Conflicts of interest and allegations of corruption in the energy sector are well-known, such as Hunter Biden’s business dealing with the Ukrainian energy giant Burisma. Yet the appearance of war profiteering within Ukraine by government officials creates optics that Mr. Zelensky can ill afford, especially as the relative winter  lull in fighting will likely come to a close within a matter of weeks.

As of midweek, the purge was not over. Ukrainian media reported that a deputy chief of staff for Mr. Zelensky, Oleh Tatarov, was set to resign. The newspaper Ukrainska Pravda reported that a trio of ministers, for sport, fuel and energy, and strategic industries, might also face imminent termination, though few details were given.

In the meantime, according to a statement posted on the Ukrainian defense ministry’s website, the resignation of Mr. Shapovalov, the deputy defense minister, was “a worthy deed.”

Not surprisingly, comments and social media lit up as the shakeup at Kyiv unfolded. One reader of London’s Telegraph wrote that “nothing happens [in Ukraine] in business without brown envelopes changing hands. Even the Bidens benefited from the corruption — anyone who has tried to do business there will attest the appalling corruption of local officials and the judiciary.” 

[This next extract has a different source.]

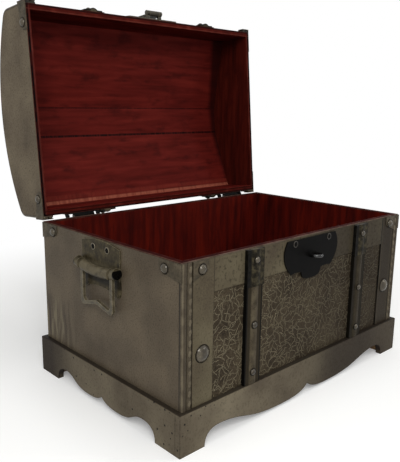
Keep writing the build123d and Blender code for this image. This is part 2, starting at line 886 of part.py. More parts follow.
plate_knuckles = [(-tongue_half, -tongue_knuckle - knuckle_gap), (tongue_knuckle + knuckle_gap, tongue_half)]
with BuildPart() as hasp_plate:
    foot = Plane(origin=(0, lid_front, lid_floor), x_dir=(-1, 0, 0), z_dir=(0, -1, 0))
    lobed_plate(opened(foot), hasp_plate_height / lock_drop, hasp_sheet)
    for start, end in plate_knuckles:
        with BuildSketch(hasp_section(start)):
            with Locations((0, -hasp_pin_rise)):
                Rectangle(hasp_pin_out + hasp_sheet, hasp_barrel_radius, align=Align.MIN)
        extrude(amount=end - start)
    hasp_rod(plate_knuckles, hasp_barrel_radius)
    hasp_rod(plate_knuckles, hasp_pin_radius + pin_clearance, Mode.SUBTRACT)
save(hasp_plate.part, "hasp_plate")

with BuildPart() as hasp_pin:
    hasp_rod([(-tongue_half, tongue_half)], hasp_pin_radius)
save(hasp_pin.part, "hasp_pin")

tongue_out = -hasp_y - hasp_barrel_radius + hasp_sheet
with BuildPart() as hasp:
    with BuildSketch(opened(end_face(-1, tongue_out, 0, hasp_z))):
        with Locations((0, (slot_far + hasp_tail + hasp_barrel_radius) / 2 + hasp_barrel_radius / 2)):
            tongue = Rectangle(hasp_width, slot_far + hasp_tail)
        fillet(tongue.vertices().group_by(Axis.Y)[-1], hasp_corner_radius)
        Rectangle(tongue_knuckle * 2, hasp_barrel_radius * 2 + hasp_sheet, align=(Align.CENTER, Align.MIN))
        with Locations((0, (slot_near + slot_far) / 2)):
            Rectangle(slot_half * 2, slot_far - slot_near, mode=Mode.SUBTRACT)
    extrude(amount=-hasp_sheet)
    hasp_rod([(-tongue_knuckle, tongue_knuckle)], hasp_barrel_radius)
    hasp_rod([(-tongue_knuckle, tongue_knuckle)], hasp_pin_radius + pin_clearance, Mode.SUBTRACT)
save(hasp.part, "hasp")


# Where the nails, studs and screws sit
patch_nail_in = patch_reach - patch_nail_margin


def patch_nails(side_out, side_depth, rim, drop, move):
    """One nail on the side leaf of each corner patch."""
    return [(nail_head, move(side_face(sx, side_out, sy * (side_depth[sy] - patch_nail_in), rim + drop)))
            for corner, sx, sy in corners]


chest_patch_out = {-1: front_out + patch_sheet, 1: half_depth + patch_sheet}
lid_patch_out = {-1: trim_rise + patch_sheet - lid_front, 1: trim_rise + patch_sheet + half_depth}
nails = patch_nails(half_width + patch_sheet, chest_patch_out, wall_top, -patch_nail_drop, stay)
for corner, sx, sy in corners:
    across = sx * (half_width + patch_sheet - patch_nail_in)
    nails.append((nail_head, end_face(sy, chest_patch_out[sy], across, wall_top - patch_nail_drop)))
stud_offset = bay_half_width + strip_width / 2
stud_height = plinth_height + wall_height * stud_share
cap_nail_height = wall_top - cap_nail_drop
low_nail_height = plinth_height + low_nail_rise
middle_nail_height = low_nail_height + (cap_nail_height - low_nail_height) * middle_nail_share
for side, sign in sides:
    nails.append((stud_head, end_face(-1, front_out, sign * stud_offset, stud_height)))
    nails.append((tack_head, end_face(-1, rib_out + cap_sheet, sign * batten_offset, cap_nail_height)))
    for height in (middle_nail_height, low_nail_height):
        nails.append((tack_head, end_face(-1, rib_out, sign * batten_offset, height)))
set_heads("chest_nails", nails)

lid_nails = patch_nails(lid_x + patch_sheet, lid_patch_out, lid_rim, patch_nail_drop, opened)
rib_top = strap_thickness + strap_rib_rise
for side, sign in sides:
    across = sign * batten_offset
    for face, out in ((-1, -lid_front), (1, half_depth)):
        cap_nail = end_face(face, out + rib_top + cap_sheet, across, lid_rim + strap_nail_rise)
        lid_nails.append((tack_head, opened(cap_nail)))
    for lean in (radians(-arch_nail_lean), 0, radians(arch_nail_lean)):
        outwards = (0, sin(lean), cos(lean))
        crest = (across, lid_middle + (lid_arch_radius + rib_top) * sin(lean),
                 arch_centre + (lid_arch_radius + rib_top) * cos(lean))
        lid_nails.append((tack_head, opened(Plane(origin=crest, x_dir=(1, 0, 0), z_dir=outwards))))
set_heads("lid_nails", lid_nails)

chest_screws = []
lid_screws = []
lock_screw_height = lock_top - lock_screw_drop
hinge_screw_half = hinge_half - hinge_screw_in
for side, sign in sides:
    chest_screws.append((screw_head, end_face(-1, lock_out, sign * lock_screw_half, lock_screw_height)))
    hasp_screw = end_face(-1, hasp_sheet - lid_front, sign * hasp_screw_half, lid_floor + hasp_screw_rise)
    lid_screws.append((screw_head, opened(hasp_screw)))
    for end in (-1, 1):
        across = handle_back_shift + end * handle_screw_half
        handle_screw = side_face(sign, plate_out, across, handle_pivot_height + handle_screw_rise)
        chest_screws.append((screw_head, handle_screw))
        across = sign * hinge_offset + end * hinge_screw_half
        chest_screws.append((screw_head, end_face(1, leaf_out, across, rim_height - hinge_screw_drop)))
        lid_screws.append((screw_head, opened(end_face(1, leaf_out, across, lid_rim + hinge_screw_drop))))
set_heads("chest_screws", chest_screws)
set_heads("lid_screws", lid_screws)

# Where the joints turn, for whoever sets the record
joint_places = (
    ("lid hinge", hinge_line),
    ("hasp pin at rest", open_turn * Location((0, hasp_y, hasp_z))),
    ("left bail", Location((-pivot_out, handle_back_shift, handle_pivot_height))),
    ("right bail", Location((pivot_out, handle_back_shift, handle_pivot_height))),
)
for name, place in joint_places:
    print(name, (to_origin * place).position)
print("hasp slot", slot_near, slot_far, slot_half)
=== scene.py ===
# %% [markdown]
# A domed treasure chest with its lid open. The boards are thin plywood covered outside with
# antiqued leathercloth and stained red inside, with iron fittings and a scalloped plinth.
# The CAD model already has the true shapes, so this lesson starts from it as a fixed frame.
# Every later step gives its pieces the finish of the real ones, and adds what CAD left out.

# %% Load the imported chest
import json
import math

import bmesh
import bpy
from mathutils import Matrix, Vector


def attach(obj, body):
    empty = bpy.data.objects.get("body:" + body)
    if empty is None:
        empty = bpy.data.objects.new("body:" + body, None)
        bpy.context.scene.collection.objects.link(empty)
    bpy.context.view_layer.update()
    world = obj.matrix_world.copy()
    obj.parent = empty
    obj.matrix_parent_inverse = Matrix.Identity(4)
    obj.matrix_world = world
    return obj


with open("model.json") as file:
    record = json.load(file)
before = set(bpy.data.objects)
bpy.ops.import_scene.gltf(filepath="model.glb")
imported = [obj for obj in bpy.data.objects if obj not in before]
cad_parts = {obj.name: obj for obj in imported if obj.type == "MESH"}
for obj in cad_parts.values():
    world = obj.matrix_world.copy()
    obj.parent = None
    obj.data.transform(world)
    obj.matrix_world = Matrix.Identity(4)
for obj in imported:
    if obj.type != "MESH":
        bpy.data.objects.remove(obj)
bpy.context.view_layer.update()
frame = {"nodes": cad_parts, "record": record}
nodes = frame["nodes"]

# %% [markdown]
# Colours are written the way a paint chart or a photo editor gives them, as sRGB hex values.
# Blender's shaders want linear light, so one function does the change for all of them.
# Pattern sizes are written in millimetres. A texture's scale counts repeats per unit, and
# the units of these patterns are millimetres too, so a feature of 3 mm has a scale of 1 / 3.
# The places on the chest that the patterns keep to are named here, also in millimetres.

# %% Colours and sizes
MM = 0.001
X, Y, Z = range(3)
HALF_WIDTH, LID_HALF_WIDTH = 230.0, 226.0
FRONT, BACK = -205.0, 95.0
TRIM_EDGE, STRIP_EDGE = 215.0, 182.0
BATTEN_MIDDLE = 116.0
HANDLE_MIDDLE, HANDLE_PIVOT = -52.0, 190.0
PLINTH_TOP = 53.0


def colour(hex_value):
    """An sRGB hex colour as linear RGBA."""
    channels = [int(hex_value[i:i + 2], 16) / 255 for i in (0, 2, 4)]
    linear = [c / 12.92 if c <= 0.04045 else ((c + 0.055) / 1.055) ** 2.4 for c in channels]
    return (*linear, 1.0)


print("taupe leather in linear light:", [round(c, 3) for c in colour("5F5748")])

# %% [markdown]
# Both a material and a Geometry Nodes tree are graphs. One function adds a node to either: its
# keywords are the node's own properties, its dictionary fills the sockets. A value is set, a
# node or a socket is linked, and a colour ramp gets its stops. Each finish then reads as a
# recipe from top to bottom.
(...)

The string of resignations and firings will have the knock-on effect of putting pressure on the Biden administration to more effectively track the flow of American money and weapons into Ukraine. 

Perhaps mindful of that strain, a top adviser to Mr Zelensky, Mykhailo Podolyak, said via Twitter on Tuesday that “Zelensky’s personnel decisions testify to the key priorities of the state,” adding that “during the war, everyone should understand their responsibility.  And he directly responds to a key public demand — justice for all.”